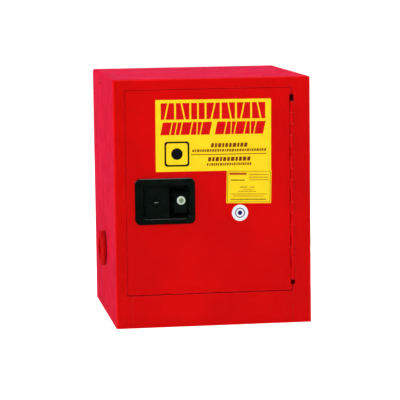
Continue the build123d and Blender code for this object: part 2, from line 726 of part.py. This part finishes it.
pivot = pivot_post + along_y(ROTOR_X, ROTOR_Z, 7.0, (BRACKET_BACK, ROTOR_Y[0] - 0.5))
pivot += along_y(ROTOR_X, ROTOR_Z, 7.0, (ROTOR_Y[1] + 0.4, ROTOR_Y[1] + 2.0))
parts["rotor_pivot"] = pivot
wound = Rot(-90, 0, 0) * coil(8.2, 0.9, 1.05, 3)
parts["rotor_spring"] = Pos(ROTOR_X, BRACKET_BACK + 0.6, ROTOR_Z) * wound

pin_y = (BAR_Y[0], ROTOR_Y[1] + 0.4)
TIP = 2.0
ROD_TOP = INNER_PAN_Z[1] - 0.6
ROD_BOTTOM = INNER_PAN_Z[0] + 0.6
BOLT_TIP = INNER_PAN_X[0] + 0.1
half_bar = BAR_WIDTH / 2
upper_pin_z = ROTOR_Z - REST_OFFSET
lower_pin_z = ROTOR_Z + REST_OFFSET
bolt_pin_x = ROTOR_X + REST_OFFSET
upper = block((upper_x - half_bar, upper_x + half_bar), BAR_Y, (upper_pin_z - 6, ROD_TOP))
upper = chamfer(upper.edges().filter_by(Axis.Y).group_by(Axis.Z)[-1], TIP)
parts["upper_rod"] = upper + along_y(upper_x, upper_pin_z, PIN, pin_y)
lower = block((lower_x - half_bar, lower_x + half_bar), BAR_Y, (ROD_BOTTOM, lower_pin_z + 6))
lower = chamfer(lower.edges().filter_by(Axis.Y).group_by(Axis.Z)[0], TIP)
parts["lower_rod"] = lower + along_y(lower_x, lower_pin_z, PIN, pin_y)
bolt = block((BOLT_TIP, bolt_pin_x + 4), BAR_Y, (bolt_z - half_bar, bolt_z + half_bar))
bolt = chamfer(bolt.edges().filter_by(Axis.Y).group_by(Axis.X)[0], TIP)
parts["latch_bolt"] = bolt + along_y(bolt_pin_x, bolt_z, PIN, pin_y)

guide_y = (BAR_Y[0] - 2.5, DOOR_BACK - SHEET)
window_y = grow(BAR_Y, GUIDE_GAP)
window = half_bar + GUIDE_GAP
guide_half = half_bar + 6
upper_guide = block((upper_x - guide_half, upper_x + guide_half), guide_y, (500, 512))
upper_guide -= block((upper_x - window, upper_x + window), window_y, (499, 513))
parts["rod_guide_upper"] = upper_guide
lower_guide = block((lower_x - guide_half, lower_x + guide_half), guide_y, (95, 107))
lower_guide -= block((lower_x - window, lower_x + window), window_y, (94, 108))
parts["rod_guide_lower"] = lower_guide
bolt_guide = block((-172.2, -167.0), guide_y, (bolt_z - guide_half, bolt_z + guide_half))
bolt_guide -= block((-173, -166), window_y, (bolt_z - window, bolt_z + window))
parts["bolt_guide"] = bolt_guide

os.makedirs("parts", exist_ok=True)
for name, shape in parts.items():
    export_step(shape, f"parts/{name}.step")
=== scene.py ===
"""Looks for the bench-top flammable storage cabinet: materials, printed labels, light, camera."""

import json
import math

import bmesh
import bpy
from mathutils import Matrix, Vector


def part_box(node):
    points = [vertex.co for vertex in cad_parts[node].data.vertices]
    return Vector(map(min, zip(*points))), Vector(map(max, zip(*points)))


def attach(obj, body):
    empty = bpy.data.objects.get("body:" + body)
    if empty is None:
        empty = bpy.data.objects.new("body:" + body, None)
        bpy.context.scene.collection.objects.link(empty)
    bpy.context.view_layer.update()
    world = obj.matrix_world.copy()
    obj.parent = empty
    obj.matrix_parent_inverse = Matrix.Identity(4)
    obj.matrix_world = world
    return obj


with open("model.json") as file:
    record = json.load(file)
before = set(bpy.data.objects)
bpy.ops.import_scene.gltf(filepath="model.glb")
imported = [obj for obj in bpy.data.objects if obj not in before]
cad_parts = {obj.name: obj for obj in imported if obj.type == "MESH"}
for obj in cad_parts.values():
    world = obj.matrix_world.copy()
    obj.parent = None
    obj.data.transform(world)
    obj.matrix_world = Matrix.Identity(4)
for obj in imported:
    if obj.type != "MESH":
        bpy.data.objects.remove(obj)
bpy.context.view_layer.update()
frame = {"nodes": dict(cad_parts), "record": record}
nodes = frame["nodes"]


# ------------------------------------------------------------------ node helpers
class Shader:
    """A material whose nodes are added one call at a time."""

    def __init__(self, name):
        self.material = bpy.data.materials.new(name)
        self.material.use_nodes = True
        self.tree = self.material.node_tree
        self.bsdf = self.tree.nodes["Principled BSDF"]
        self.place = self.add("ShaderNodeTexCoord").outputs["Object"]

    def add(self, kind, **settings):
        node = self.tree.nodes.new(kind)
        for key, value in settings.items():
            setattr(node, key, value)
        return node

    def feed(self, socket, value):
        """Links an output or sets a constant."""
        if isinstance(value, bpy.types.NodeSocket):
            self.tree.links.new(value, socket)
        else:
            socket.default_value = value

    def noise(self, scale, detail=3.0, rough=0.5, place=None):
        node = self.add("ShaderNodeTexNoise")
        self.feed(node.inputs["Vector"], self.place if place is None else place)
        node.inputs["Scale"].default_value = scale
        node.inputs["Detail"].default_value = detail
        node.inputs["Roughness"].default_value = rough
        return node.outputs["Fac"]

    def voronoi(self, scale):
        node = self.add("ShaderNodeTexVoronoi")
        self.feed(node.inputs["Vector"], self.place)
        node.inputs["Scale"].default_value = scale
        return node.outputs["Color"]

    def stretched(self, x, y, z):
        """Object coordinates scaled unevenly, for brushed and drawn marks."""
        node = self.add("ShaderNodeMapping")
        self.feed(node.inputs["Vector"], self.place)
        node.inputs["Scale"].default_value = (x, y, z)
        return node.outputs["Vector"]

    def math(self, operation, a, b=0.0):
        node = self.add("ShaderNodeMath", operation=operation)
        self.feed(node.inputs[0], a)
        self.feed(node.inputs[1], b)
        return node.outputs[0]

    def remap(self, value, low, high, to_low, to_high):
        node = self.add("ShaderNodeMapRange")
        self.feed(node.inputs["Value"], value)
        node.inputs["From Min"].default_value = low
        node.inputs["From Max"].default_value = high
        node.inputs["To Min"].default_value = to_low
        node.inputs["To Max"].default_value = to_high
        return node.outputs["Result"]

    def mix(self, factor, a, b):
        node = self.add("ShaderNodeMix", data_type="RGBA")
        self.feed(node.inputs["Factor"], factor)
        self.feed(node.inputs["A"], a)
        self.feed(node.inputs["B"], b)
        return node.outputs["Result"]

    def edges(self, radius):
        """1 on sharp outer edges, 0 on flats."""
        bevel = self.add("ShaderNodeBevel", samples=6)
        bevel.inputs["Radius"].default_value = radius
        geometry = self.add("ShaderNodeNewGeometry")
        dot = self.add("ShaderNodeVectorMath", operation="DOT_PRODUCT")
        self.feed(dot.inputs[0], bevel.outputs["Normal"])
        self.feed(dot.inputs[1], geometry.outputs["Normal"])
        return self.remap(dot.outputs["Value"], 0.98, 0.86, 0.0, 1.0)

    def bump(self, height, distance, strength=1.0, under=None):
        node = self.add("ShaderNodeBump")
        self.feed(node.inputs["Height"], height)
        node.inputs["Distance"].default_value = distance
        node.inputs["Strength"].default_value = strength
        if under is not None:
            self.feed(node.inputs["Normal"], under)
        return node.outputs["Normal"]

    def finish(self, colour, roughness, normal=None, **constants):
        self.feed(self.bsdf.inputs["Base Color"], colour)
        self.feed(self.bsdf.inputs["Roughness"], roughness)
        if normal is not None:
            self.feed(self.bsdf.inputs["Normal"], normal)
        for key, value in constants.items():
            self.bsdf.inputs[key.replace("_", " ")].default_value = value
        return self.material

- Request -
Write out, exactly and with nothing else, the lines of the listing above from its first line through the line with "ROTOR_Z) * wound".

- Correct output -
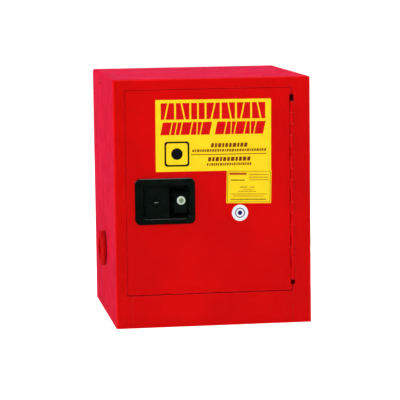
Continue the build123d and Blender code for this object: part 2, from line 726 of part.py. This part finishes it.
pivot = pivot_post + along_y(ROTOR_X, ROTOR_Z, 7.0, (BRACKET_BACK, ROTOR_Y[0] - 0.5))
pivot += along_y(ROTOR_X, ROTOR_Z, 7.0, (ROTOR_Y[1] + 0.4, ROTOR_Y[1] + 2.0))
parts["rotor_pivot"] = pivot
wound = Rot(-90, 0, 0) * coil(8.2, 0.9, 1.05, 3)
parts["rotor_spring"] = Pos(ROTOR_X, BRACKET_BACK + 0.6, ROTOR_Z) * wound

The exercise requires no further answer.